Reservation: protected under constitution
Reservation: protected under constitution

Naik Naik & Co represented the producers of the Amitabh Bachchan starrer Aarakshan (reservation) and successfully persuaded the Bombay High Court not to stay the release of the film, which has been attracting controversy for its purported anti-reservation message.

Naik Naik & Co partners Ameet Naik and Madhu Gadodia and associate Lavin Hirani with counsel Venkatesh Dhond represented the producers Prakash Jha and Prakash Jha Productions and argued against the Bombay High Court petition filed by Raigad-based advocates Gajanan Lasure and Aniket Deshkar. Counsel Sangharaj Rupwate, Milind Ingale and Santosh Parad appeared for the petitioners.

Rajiv Chavan and Geeta Mulekar represented the Central Board for Film Certification.

The petitioners alleged that the film Aarakshan gave a strong anti-reservation message contrary to the mandate of the constitution and settled law, would create enmity between different castes and communities and would disturb public tranquillity. The Censor Board was a party to the dispute with the petitioners seeking a cancellation of the film’s certificate.

The respondents argued that the film was not anti-reservation or anti-Dalit, but used the issue of reservation as a landscape or backdrop on which the story and journey of the protagonist, who is the principal of an institution, is based, explained Naik in an email. “The film highlights the commercialisation of education system in the present society.”

Considering the sensitivity of the subject of the Film and in view of the apprehensions expressed by the National Commission for Scheduled Castes about the content of the film in a press note of 6 July, the Censor Board set up a committee of experts flown down from Delhi to examine the film. The committee had a total of nine members and two officials, including retired justice Mukul Mudgal, chairperson of the Censor Board Leela Samson, Pankaj Sharma and Dalit activist Rajni Tilak and other members of scheduled castes, scheduled tribes and other backward classes.

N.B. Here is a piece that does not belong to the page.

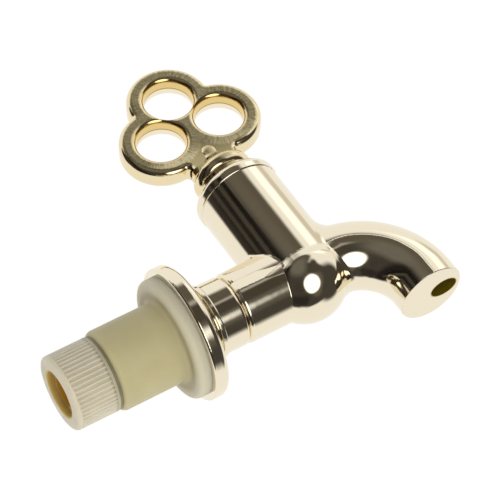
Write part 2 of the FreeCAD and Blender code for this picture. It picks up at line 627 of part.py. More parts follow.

The committee and Censor Board passed the film with a U/A certificate.

Naik also cited the judgment of Hon’ble Apex Court in the cases of S. Rangarajan vs. P Jagjevan Ram & Ors. and Union of India & Ors. vs. P. Jagjivan Ram & Ors. [(1989) 2 SCCC 574] wherein “the court observed that the fundamental freedom guaranteed under Article 19(1)(a) can be reasonably restricted only for the purposes mentioned in Article 19 (2) and the restrictions must be justified on the anvil of necessity and not the quicksand of convenience or expediency”, according to the firm.

In this judgment, allowing the appeal filed by the producer, the court had upheld that the producer or as a matter of fact any other person has the right to draw attention of the government and the people that the existing method of reservation in educational institutions overlooks merits.

The bench of justice DD Sinha and AR Joshi declined to reject the petitioner’s request to stay a release of the film.